» Given exercise: Identify and copy all lines of the material where the string "made" is found.

════════════════════

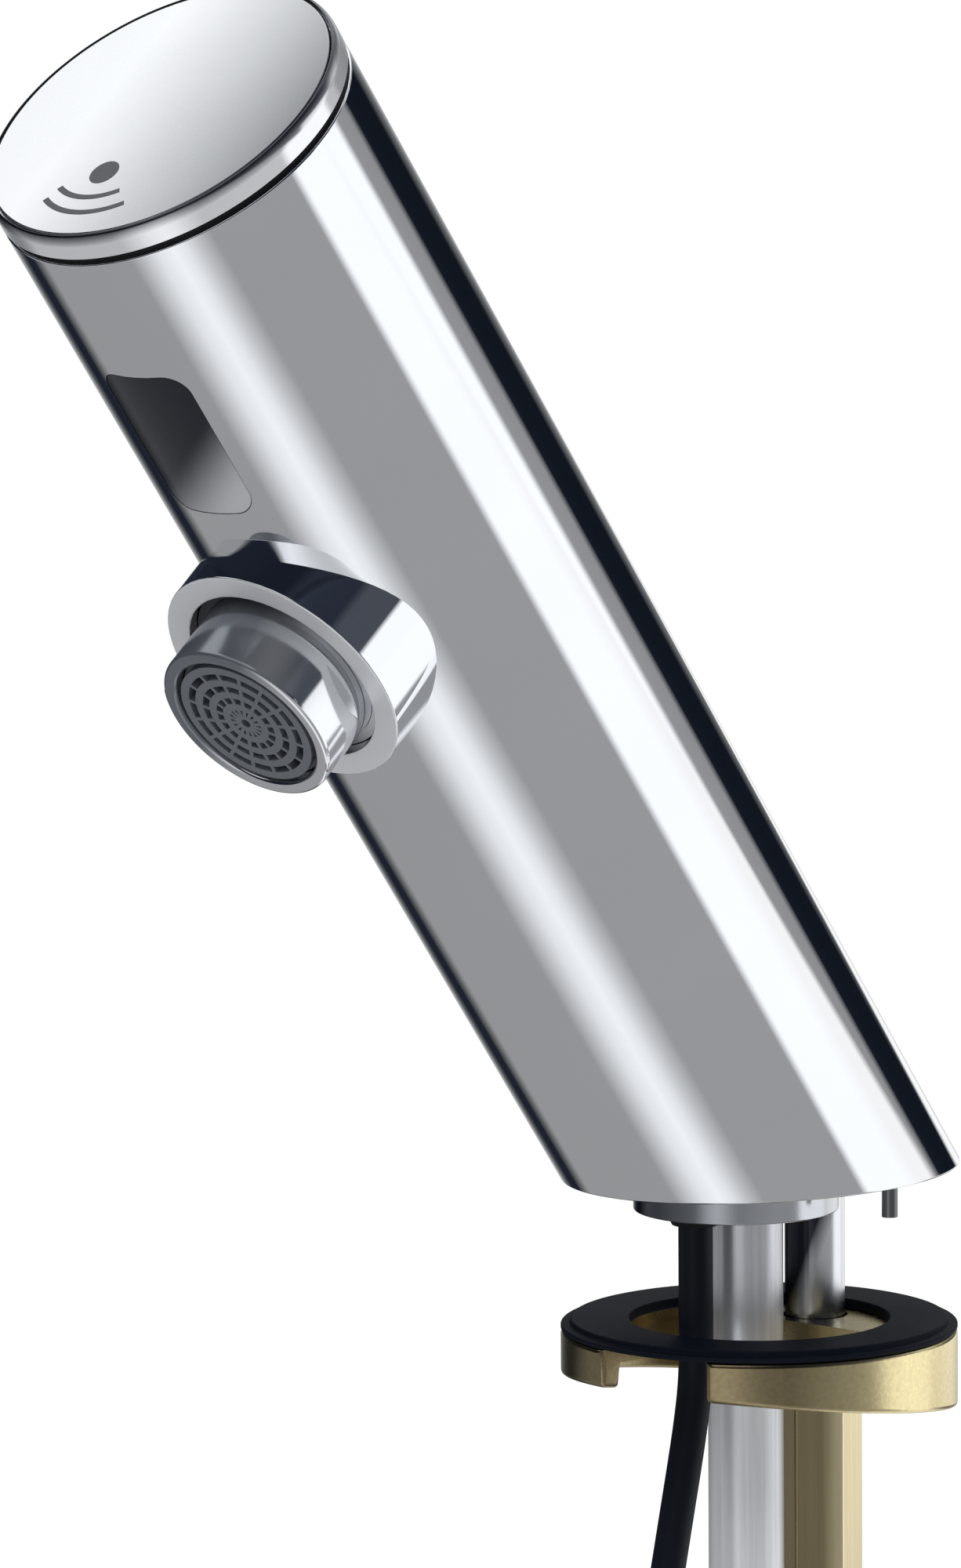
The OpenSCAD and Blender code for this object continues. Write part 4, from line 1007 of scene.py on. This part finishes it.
@dataclass
class Lead:
    """The black cable: free down to its hank, tied, with a round plug."""

    maker: Maker
    diameter: float = 4.6
    exit: Point = (0.0, -13.7, -5.5)
    route: tuple[Point, ...] = (
        (0, -13.7, -10), (0, -13.7, -16), (0, -13.7, -22), (0, -14, -27), (0, -14.9, -32),
        (0, -16.1, -37), (0, -17.4, -42), (0, -18.7, -47), (0, -20, -52), (0, -21.2, -56.5),
        (0, -22.2, -61), (0, -23, -65.5), (0, -23.6, -70), (0, -23.9, -74.5),
    )
    top: float = -79.0
    front: float = -24.0
    pitch: float = 5.6
    run: float = 75.0
    loops: int = 2
    fold_r: float = 13.8
    waist_x: float = 3.0
    waist_h: float = 30.0
    lead_in: float = 24.0
    tail: float = 20.0
    fine: int = 4
    points: int = 24
    facets: int = 4

    FINISHES: ClassVar[Dress] = {
        Finishes.BLACK: ("cable_tie",),
        Finishes.RUBBER: ("cable_plug",),
        Finishes.GOLD: ("plug_contacts",),
    }

    def _run_x(self, z: float) -> float:
        """Works out how far a run lies from the hank's middle.

        Args:
            z: the height.

        Returns:
            The distance, which is least at the waist.
        """
        waist = self.top - self.lead_in - self.run / 2
        if abs(z - waist) >= self.waist_h:
            return self.fold_r
        share = math.sin(math.radians(90 * (z - waist) / self.waist_h)) ** 2
        return self.waist_x + (self.fold_r - self.waist_x) * share

    def _layer(self, k: float) -> float:
        """Returns the place of the hank's layer from back to front."""
        return self.front - k * self.pitch

    @staticmethod
    def _ease(t: float) -> float:
        """Returns a smooth step from 0 to 1."""
        return t * t * (3 - 2 * t)

    def _free(self) -> list[Point]:
        """Works out the free stretch, with rounded corners between the route's points.

        Returns:
            The line's points, in millimetres.
        """
        points = [self.exit, *self.route, (0.0, self.front, self.top)]
        line: list[Point] = []
        for i in range(len(points) - 1):
            before = Vector(points[max(i - 1, 0)])
            start, end = Vector(points[i]), Vector(points[i + 1])
            after = Vector(points[min(i + 2, len(points) - 1)])
            first = end - before
            second = 2 * before - 5 * start + 4 * end - after
            third = 3 * start - before - 3 * end + after
            for k in range(self.fine):
                t = k / self.fine
                line.append(tuple(0.5 * (2 * start + first * t + second * t * t + third * t ** 3)))
        return line

    def _fold(self, side: int, k: int, middle: float) -> list[Point]:
        """Works out half a turn of the hank.

        Args:
            side: 1 for the lower fold, -1 for the upper one.
            k: its layer, from back to front.
            middle: the height of its middle.

        Returns:
            The fold's points, in millimetres.
        """
        turns = [math.pi * i / self.points for i in range(self.points)]
        reach = side * self.fold_r
        return [
            (reach * math.cos(a), self._layer(k), middle - reach * math.sin(a)) for a in turns
        ]

    def _hank(self) -> list[Point]:
        """Works out the hank: its loops round both folds and through the waist, and the tail.

        Returns:
            The line's points, in millimetres.
        """
        fold_top = self.top - self.lead_in
        fold_low = fold_top - self.run
        waist = fold_top - self.run / 2
        lead_len = self.top - waist - self.diameter
        tail_len = self.run / 2 + self.tail
        last = self._layer(self.loops)
        n = self.points
        line: list[Point] = [(0, self.front, self.top)]
        for i in range(n):
            z = self.top - self.diameter - i / n * lead_len
            line.append((self.waist_x * self._ease(i / n), self.front, z))
        for i in range(n // 2):
            z = waist - i / (n / 2) * self.run / 2
            line.append((self._run_x(z), self.front, z))
        for k in range(self.loops):
            line += self._fold(1, k, fold_low)
            for i in range(n):
                z = fold_low + i / n * self.run
                line.append((-self._run_x(z), self._layer(k + self._ease(i / n)), z))
            line += self._fold(-1, k + 1, fold_top)
            for i in range(n // 2 if k == self.loops - 1 else n):
                z = fold_top - i / n * self.run
                line.append((self._run_x(z), self._layer(k + 1), z))
        for i in range(n + 1):
            x = self.waist_x * (1 - self._ease(i / n))
            line.append((x, last, waist - i / n * tail_len))
        line.append((0, last, waist - tail_len - self.diameter))
        return line

    def build(self) -> None:
        line = [tuple(c * MM for c in p) for p in self._free() + self._hank()]
        curve = bpy.data.curves.new("cable", "CURVE")
        curve.dimensions = "3D"
        curve.bevel_depth = self.diameter / 2 * MM
        curve.bevel_resolution = self.facets
        curve.use_fill_caps = True
        spline = curve.splines.new("POLY")
        spline.points.add(len(line) - 1)
        for spot, place in zip(spline.points, line):
            spot.co = (*place, 1.0)
        spline.use_smooth = True
        curve.materials.append(self.maker.finishes.get(Finishes.CABLE))
        made = add("cable", curve)
        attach(made, ROOT)
        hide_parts("sensor_cable", "cable_hank")
        self.maker.dress(self.FINISHES)


@dataclass
class Studio:
    """The pale floor, the white surroundings and the soft light."""

    floor_z: float = -0.2305
    floor_size: float = 40.0
    floor_grey: Colour = (0.86, 0.86, 0.86)
    floor_glow: float = 1.1
    floor_share: float = 0.85
    lamps: tuple[tuple[str, Point, float, float], ...] = (
        ("key", (1.1, -0.6, 1.5), 0.9, 14.0),
        ("fill", (-1.3, -0.9, 0.9), 1.1, 5.0),
    )
    aim: Point = (0.0, -0.03, 0.03)
    dark: float = 0.12
    tints: tuple[Span, ...] = ((0.62, 0.965), (0.85, 0.98), (1.5, 1.0))
    white: Colour = (1.0, 1.0, 1.0)
    ambient: Colour = (0.62, 0.63, 0.65)
    low: Colour = (0.85, 0.86, 0.87)
    level: tuple[Span, ...] = (
        (-180, 0.30), (-168, 0.32), (-158, 0.85), (-146, 0.85), (-138, 0.03), (-100, 0.02),
        (60, 0.015), (108, 0.05), (118, 0.10), (120, 1.1), (146, 1.1), (156, 0.30), (180, 0.30),
    )
    raised: tuple[Span, ...] = (
        (-180, 0.30), (-168, 0.32), (-158, 0.85), (-146, 0.85), (-138, 0.02), (-90, 0.015),
        (60, 0.015), (100, 0.04), (122, 0.08), (140, 0.05), (150, 0.06), (158, 0.75), (168, 0.75),
        (174, 0.30), (180, 0.30),
    )
    overhead: tuple[Span, ...] = (
        (-180, 0.45), (-165, 1.3), (-100, 1.3), (-80, 0.3), (-30, 0.02), (100, 0.02),
        (140, 0.035), (150, 0.05), (160, 0.55), (180, 0.45),
    )
    bands: tuple[Span, ...] = (
        (-180, 0.010), (-163, 0.010), (-150, 0.16), (-138, 0.45), (-124, 0.62), (-114, 0.36),
        (-106, 0.12), (-98, 0.02), (-88, 0.02), (-82, 0.13), (-75, 0.325), (-9, 0.335),
        (-2, 0.54), (8, 0.85), (18, 1.0), (25, 0.88), (34, 0.58), (43, 0.345),
        (101.2, 0.345), (106.2, 1.12), (146.5, 1.12), (151.5, 0.32), (163, 0.30), (168.5, 0.012),
        (180, 0.010),
    )

    # Where one part of the studio gives way to the next: the edge and the width of each step
    to_raised: Span = (0.28, 0.05)
    to_overhead: Span = (0.65, 0.08)
    to_zenith: Span = (0.92, 0.04)
    to_level: Span = (0.0, 0.06)
    to_front: Span = (-0.42, 0.08)
    to_low: Span = (0.92, 0.06)
    to_ground: Span = (0.02, 0.02)
    to_back: Span = (0.60, 0.10)

    def _tint(self, value: float) -> Colour:
        """Returns a grey of the studio: navy where it is dark, cool where it is bright."""
        share = min(1.0, value / self.dark)
        return tuple(value * (low + (high - low) * share) for low, high in self.tints)

    def _reflections(self, shader: Shader) -> bpy.types.NodeSocket:
        """Returns the studio as bright metal sees it: soft boxes and dark flags beside the tap.

        Args:
            shader: the world's tree.

        Returns:
            The colour by direction.
        """
        way = shader.node("ShaderNodeTexCoord").outputs["Generated"]
        across = shader.dot(way, (1, 0, 0))
        ahead = shader.dot(way, OUT)
        along = shader.dot(way, UP)
        rise = shader.dot(way, (0, 0, 1))
        turn = across.turn(ahead) * (1 / (2 * math.pi)) + 0.5
        beside, level, raised, overhead = (
            shader.node(
                "ShaderNodeValToRGB",
                {"stops": [((a + 180) / 360, self._tint(v)) for a, v in stops]},
                {0: turn},
            ).outputs[0]
            for stops in (self.bands, self.level, self.raised, self.overhead)
        )
        above = shader.mix(rise.over(*self.to_raised), level, raised)
        above = shader.mix(rise.over(*self.to_overhead), above, overhead)
        above = shader.mix(along.over(*self.to_zenith), above, self.ambient)
        share = rise.over(*self.to_level) * along.over(*self.to_front)
        colour = shader.mix(share, beside, above)
        colour = shader.mix((0.0 - along).over(*self.to_low), colour, self.low)
        behind = (0.0 - rise).over(*self.to_ground) * (0.0 - ahead).over(*self.to_back)
        return shader.mix(behind, colour, self.white)

    def _world(self) -> None:
        """Makes the world: white behind, soft all round, banded in bright metal."""
        world = bpy.data.worlds.new("studio")
        bpy.context.scene.world = world
        world.use_nodes = True
        world.cycles.sampling_method = "NONE"
        shader = Shader(world.node_tree)
        path = shader.node("ShaderNodeLightPath")
        plain = shader.mix(path.outputs["Is Camera Ray"], self.ambient, self.white)
        plain = shader.mix(path.outputs["Is Transmission Ray"], plain, self.white)
        colour = shader.mix(path.outputs["Is Glossy Ray"], plain, self._reflections(shader))
        back = shader.node("ShaderNodeBackground", {}, {"Color": colour, "Strength": 1.0})
        shader.node("ShaderNodeOutputWorld", {}, {0: back.outputs[0]})

    def _floor(self) -> None:
        """Makes the pale floor: white to the camera, with a faint shadow, and clear from below."""
        form = bmesh.new()
        bmesh.ops.create_grid(
            form, x_segments=1, y_segments=1, size=self.floor_size / 2,
            matrix=Matrix.Translation((0, 0, self.floor_z)),
        )
        mesh = bpy.data.meshes.new("floor")
        form.to_mesh(mesh)
        form.free()
        material = bpy.data.materials.new("floor")
        material.use_nodes = True
        shader = Shader(material.node_tree)
        path = shader.node("ShaderNodeLightPath")
        matt = shader.node("ShaderNodeBsdfDiffuse", {}, {"Color": self.floor_grey})
        glow = shader.node(
            "ShaderNodeEmission", {}, {"Color": self.white, "Strength": self.floor_glow}
        )
        rays = ("Is Camera Ray", "Is Glossy Ray", "Is Transmission Ray")
        seen = sum(shader.signal(path, ray) for ray in rays).over(0.5, 1.0)
        both = shader.node(
            "ShaderNodeMixShader",
            {},
            {0: seen * self.floor_share, 1: matt.outputs[0], 2: glow.outputs[0]},
        )
        below = shader.node("ShaderNodeNewGeometry").outputs["Backfacing"]
        clear = shader.node("ShaderNodeBsdfTransparent", {}, {"Color": self.white})
        sided = shader.node(
            "ShaderNodeMixShader", {}, {0: below, 1: both.outputs[0], 2: clear.outputs[0]}
        )
        shader.node("ShaderNodeOutputMaterial", {}, {0: sided.outputs[0]})
        mesh.materials.append(material)
        floor = add("floor", mesh)
        floor.visible_glossy = False

    def _lamp(self, name: str, place: Point, size: float, watts: float) -> None:
        """Hangs a soft lamp that points at the tap.

        Args:
            name: the lamp's name.
            place: where it hangs, in metres.
            size: its width in metres.
            watts: its power.
        """
        light = bpy.data.lights.new(name, "AREA")
        light.shape = "SQUARE"
        light.size = size
        light.energy = watts
        lamp = add(name, light)
        lamp.location = place
        way = Vector(self.aim) - Vector(place)
        lamp.rotation_euler = way.to_track_quat("-Z", "Y").to_euler()
        lamp.visible_glossy = False

    def build(self) -> None:
        """Makes the world, the floor and the lamps."""
        self._world()
        self._floor()
        for lamp in self.lamps:
            self._lamp(*lamp)


@dataclass
class View:
    """The photograph's camera."""

    place: Point = (0.72761, -0.885533, 0.195902)
    yaw: float = 41.2442
    pitch: float = 7.19125
    roll: float = -0.41964
    lens: float = 202.30
    sensor: float = 36.0
    reach: float = 100.0

    def build(self) -> None:
        """Makes the camera and gives it to the scene."""
        yaw, pitch, roll = (math.radians(a) for a in (self.yaw, self.pitch, self.roll))
        turn = (
            Matrix.Rotation(yaw, 4, "Z") @ Matrix.Rotation(math.pi / 2 - pitch, 4, "X")
            @ Matrix.Rotation(roll, 4, "Z")
        )
        data = bpy.data.cameras.new("camera")
        data.sensor_fit = "VERTICAL"
        data.sensor_height = self.sensor
        data.lens = self.lens
        data.clip_end = self.reach
        camera = add("camera", data)
        camera.matrix_world = Matrix.Translation(self.place) @ turn
        bpy.context.scene.camera = camera


def main() -> None:
    """Builds the scene in order: camera and cable, then the tap, then the studio."""
    logging.basicConfig(level=logging.INFO, format="%(name)s: %(message)s")
    bpy.context.scene.view_settings.view_transform = "Standard"
    maker = Maker(Finishes())
    View().build()
    for part in (Lead, Body, Cap, Sensor, Valve, Aerator, ClampSet):
        part(maker).build()
    Studio().build()
    LOG.info("%d new pieces", maker.count)


if __name__ == "__main__":
    main()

════════════════════

» Worked answer:
        made = add("cable", curve)
        attach(made, ROOT)